Alexander Hamilton: The Federalist (1787-88), no. 11, p. 15
"Government implies the power of making laws. It is essential to the idea of a law, that it be attended with a sanction; or, in other words, a penalty or punishment for disobedience."
"The passions of men will not conform to the dictates of reason and justice, without constraint."
_____, "Opinion on the Constitutionality of the Bank" (Feb. 23, 1791)
"Every power vested in a government is in its nature sovereign, and includes by force of the term a right to employ all the means requisite ... to the attainment of the ends of such power."
Oliver W. Holmes, "Law and the Court" (1913)
"The only prize cared for by the powerful is power. The prize of the general is not a bigger tent, but command."
Mao Tse-tung, "Selected Works" (1965), II, 224
"Every Communist must grasp the truth: 'Political power grows out of a barrel of a gun."
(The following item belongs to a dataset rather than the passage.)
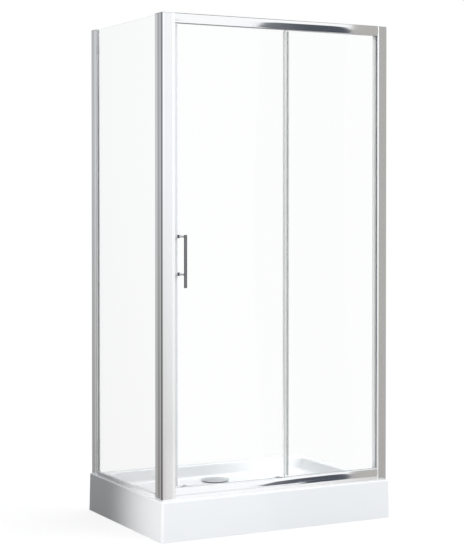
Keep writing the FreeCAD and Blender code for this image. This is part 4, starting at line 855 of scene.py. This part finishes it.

Hermann Goering, "Instruction for the Prussian Police" (1933)
"Shoot first and inquire afterwards, and if you make mistakes, I will protect you."
Henry Kissinger, New York Times (Jan. 19, 1971)
"Power is the great aphrodisiac."
_____, White House Years (1979), Ch. 3, 5
"The management of a balance of power is a permanent undertaking, not an exertion that has a foreseeable end."
Henry Clay, "Speech in the Senate," (March 14, 1834)
"The arts of power and its minions are the same in all countries and in all ages. It marks its victim; denounces it; and excites the public odium and the public hatred, to conceal its own abuses and encroachments."
Th. Paine, "Common Sense" (1776)
"Society in every state is a blessing, but Government, even in its best state, is but a necessary evil; in its worst state, an intolerable one."
Louis Brandeis, "Whitney v. California" (1927), 376
"Fear of serious injury cannot alone justify suppression of free speech and assembly. Men feared witches and burned women. It is the function of speech to free men from the bondage of irrational fears."
_____, "Olmstead v. U.S." (1928), 438, 478
"They [the makers of the Constitution] conferred, as against the Government, the right to be let alone -- the most comprehensive of rights and the right most valued by civilized men."
John Dewey, "Democracy in Education" (1903)
"We naturally associate democracy ... with freedom of action, but freedom of action without freed capacity of thought behind it is only chaos."
Plato, The Republic, viii. 550-c
"Oligarchy: A government resting on a valuation of property, in which the rich have power and the poor man is deprived of it."
"Being powerful is like being a lady. If you have to tell people you are, you aint."